DATA BLOCK
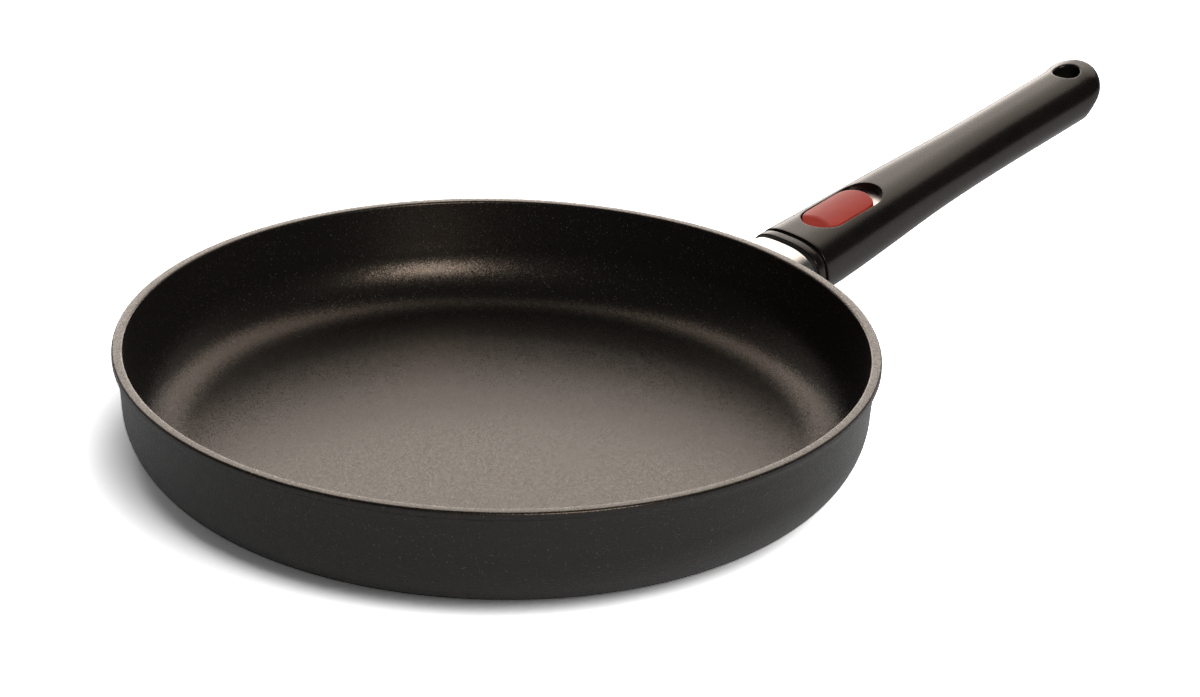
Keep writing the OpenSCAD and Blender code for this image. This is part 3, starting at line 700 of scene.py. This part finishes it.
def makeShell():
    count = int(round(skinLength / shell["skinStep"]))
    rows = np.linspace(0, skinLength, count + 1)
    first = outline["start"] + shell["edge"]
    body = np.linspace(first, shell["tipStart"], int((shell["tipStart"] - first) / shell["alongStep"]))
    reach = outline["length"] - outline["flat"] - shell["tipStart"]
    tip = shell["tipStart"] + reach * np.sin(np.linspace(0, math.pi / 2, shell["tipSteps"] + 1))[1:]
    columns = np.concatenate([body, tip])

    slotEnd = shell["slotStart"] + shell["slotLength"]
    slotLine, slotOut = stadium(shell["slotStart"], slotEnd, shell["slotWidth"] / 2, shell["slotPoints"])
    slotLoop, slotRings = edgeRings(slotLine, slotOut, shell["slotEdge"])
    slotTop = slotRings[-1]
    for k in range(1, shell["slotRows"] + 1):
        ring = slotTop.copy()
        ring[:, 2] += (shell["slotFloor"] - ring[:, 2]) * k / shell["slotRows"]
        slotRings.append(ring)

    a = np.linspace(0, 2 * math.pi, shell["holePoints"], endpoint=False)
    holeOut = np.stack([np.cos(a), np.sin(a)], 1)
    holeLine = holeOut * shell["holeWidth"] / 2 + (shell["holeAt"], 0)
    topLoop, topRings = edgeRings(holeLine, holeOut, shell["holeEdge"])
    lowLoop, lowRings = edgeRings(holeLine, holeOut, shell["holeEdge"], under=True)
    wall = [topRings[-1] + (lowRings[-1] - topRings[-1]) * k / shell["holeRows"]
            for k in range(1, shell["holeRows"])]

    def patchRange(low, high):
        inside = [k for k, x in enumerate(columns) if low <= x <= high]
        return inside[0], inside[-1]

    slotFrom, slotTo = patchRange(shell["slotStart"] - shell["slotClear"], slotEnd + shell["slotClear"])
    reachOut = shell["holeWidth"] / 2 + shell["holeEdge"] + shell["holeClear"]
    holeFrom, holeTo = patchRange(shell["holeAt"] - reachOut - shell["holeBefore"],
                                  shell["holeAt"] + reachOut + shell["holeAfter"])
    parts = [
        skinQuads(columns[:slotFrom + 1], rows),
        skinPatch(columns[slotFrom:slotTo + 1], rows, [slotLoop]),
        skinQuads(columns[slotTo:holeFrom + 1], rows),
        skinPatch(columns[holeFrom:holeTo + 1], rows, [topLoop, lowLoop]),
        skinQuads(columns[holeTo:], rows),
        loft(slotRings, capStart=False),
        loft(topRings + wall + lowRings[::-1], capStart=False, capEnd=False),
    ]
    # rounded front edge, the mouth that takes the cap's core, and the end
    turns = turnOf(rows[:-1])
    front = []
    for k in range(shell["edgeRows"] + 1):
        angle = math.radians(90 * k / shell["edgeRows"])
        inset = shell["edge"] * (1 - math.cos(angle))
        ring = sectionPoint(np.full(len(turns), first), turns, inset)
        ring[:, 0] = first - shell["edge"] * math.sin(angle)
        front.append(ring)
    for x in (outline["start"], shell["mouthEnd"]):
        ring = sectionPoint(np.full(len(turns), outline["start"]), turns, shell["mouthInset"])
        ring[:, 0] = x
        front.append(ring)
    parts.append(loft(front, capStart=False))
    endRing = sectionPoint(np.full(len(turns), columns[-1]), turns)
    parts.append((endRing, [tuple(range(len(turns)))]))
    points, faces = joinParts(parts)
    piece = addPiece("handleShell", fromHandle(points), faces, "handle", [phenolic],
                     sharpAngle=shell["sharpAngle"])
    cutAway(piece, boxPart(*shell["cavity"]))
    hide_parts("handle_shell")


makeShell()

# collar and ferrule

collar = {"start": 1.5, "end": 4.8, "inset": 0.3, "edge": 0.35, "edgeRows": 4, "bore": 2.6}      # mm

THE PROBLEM
Repeat the material above in full, quoting it exactly.

SOLUTION FOR THIS EXERCISE
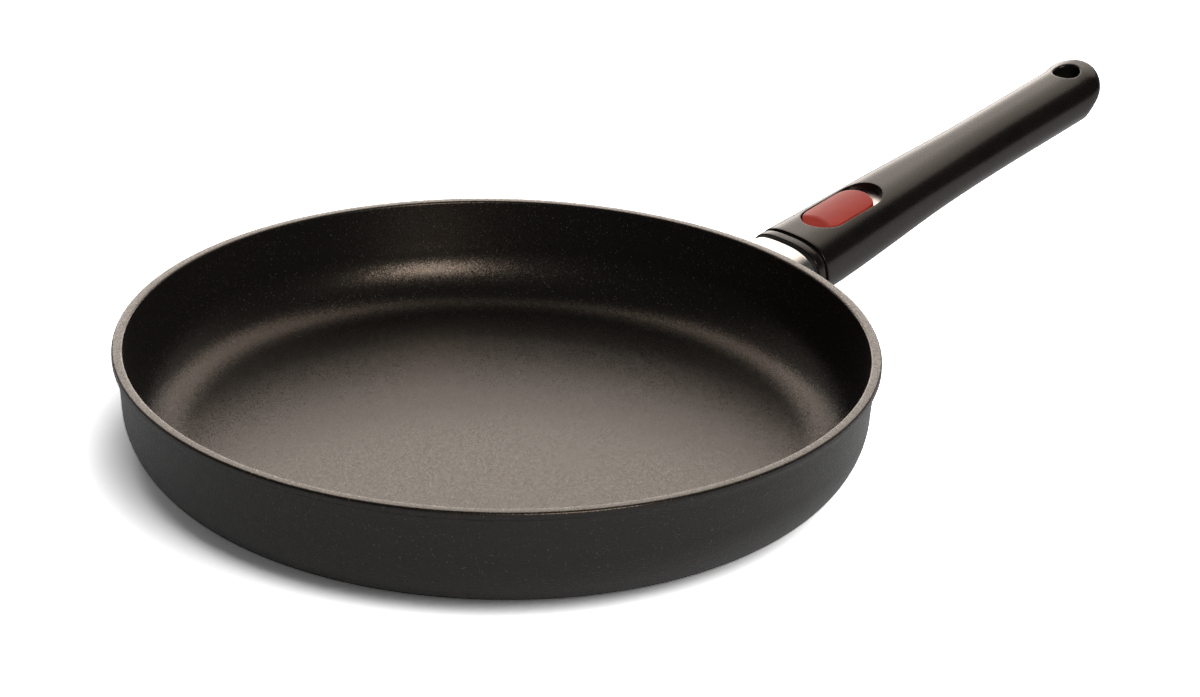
Keep writing the OpenSCAD and Blender code for this image. This is part 3, starting at line 700 of scene.py. This part finishes it.
def makeShell():
    count = int(round(skinLength / shell["skinStep"]))
    rows = np.linspace(0, skinLength, count + 1)
    first = outline["start"] + shell["edge"]
    body = np.linspace(first, shell["tipStart"], int((shell["tipStart"] - first) / shell["alongStep"]))
    reach = outline["length"] - outline["flat"] - shell["tipStart"]
    tip = shell["tipStart"] + reach * np.sin(np.linspace(0, math.pi / 2, shell["tipSteps"] + 1))[1:]
    columns = np.concatenate([body, tip])

    slotEnd = shell["slotStart"] + shell["slotLength"]
    slotLine, slotOut = stadium(shell["slotStart"], slotEnd, shell["slotWidth"] / 2, shell["slotPoints"])
    slotLoop, slotRings = edgeRings(slotLine, slotOut, shell["slotEdge"])
    slotTop = slotRings[-1]
    for k in range(1, shell["slotRows"] + 1):
        ring = slotTop.copy()
        ring[:, 2] += (shell["slotFloor"] - ring[:, 2]) * k / shell["slotRows"]
        slotRings.append(ring)

    a = np.linspace(0, 2 * math.pi, shell["holePoints"], endpoint=False)
    holeOut = np.stack([np.cos(a), np.sin(a)], 1)
    holeLine = holeOut * shell["holeWidth"] / 2 + (shell["holeAt"], 0)
    topLoop, topRings = edgeRings(holeLine, holeOut, shell["holeEdge"])
    lowLoop, lowRings = edgeRings(holeLine, holeOut, shell["holeEdge"], under=True)
    wall = [topRings[-1] + (lowRings[-1] - topRings[-1]) * k / shell["holeRows"]
            for k in range(1, shell["holeRows"])]

    def patchRange(low, high):
        inside = [k for k, x in enumerate(columns) if low <= x <= high]
        return inside[0], inside[-1]

    slotFrom, slotTo = patchRange(shell["slotStart"] - shell["slotClear"], slotEnd + shell["slotClear"])
    reachOut = shell["holeWidth"] / 2 + shell["holeEdge"] + shell["holeClear"]
    holeFrom, holeTo = patchRange(shell["holeAt"] - reachOut - shell["holeBefore"],
                                  shell["holeAt"] + reachOut + shell["holeAfter"])
    parts = [
        skinQuads(columns[:slotFrom + 1], rows),
        skinPatch(columns[slotFrom:slotTo + 1], rows, [slotLoop]),
        skinQuads(columns[slotTo:holeFrom + 1], rows),
        skinPatch(columns[holeFrom:holeTo + 1], rows, [topLoop, lowLoop]),
        skinQuads(columns[holeTo:], rows),
        loft(slotRings, capStart=False),
        loft(topRings + wall + lowRings[::-1], capStart=False, capEnd=False),
    ]
    # rounded front edge, the mouth that takes the cap's core, and the end
    turns = turnOf(rows[:-1])
    front = []
    for k in range(shell["edgeRows"] + 1):
        angle = math.radians(90 * k / shell["edgeRows"])
        inset = shell["edge"] * (1 - math.cos(angle))
        ring = sectionPoint(np.full(len(turns), first), turns, inset)
        ring[:, 0] = first - shell["edge"] * math.sin(angle)
        front.append(ring)
    for x in (outline["start"], shell["mouthEnd"]):
        ring = sectionPoint(np.full(len(turns), outline["start"]), turns, shell["mouthInset"])
        ring[:, 0] = x
        front.append(ring)
    parts.append(loft(front, capStart=False))
    endRing = sectionPoint(np.full(len(turns), columns[-1]), turns)
    parts.append((endRing, [tuple(range(len(turns)))]))
    points, faces = joinParts(parts)
    piece = addPiece("handleShell", fromHandle(points), faces, "handle", [phenolic],
                     sharpAngle=shell["sharpAngle"])
    cutAway(piece, boxPart(*shell["cavity"]))
    hide_parts("handle_shell")


makeShell()

# collar and ferrule

collar = {"start": 1.5, "end": 4.8, "inset": 0.3, "edge": 0.35, "edgeRows": 4, "bore": 2.6}      # mm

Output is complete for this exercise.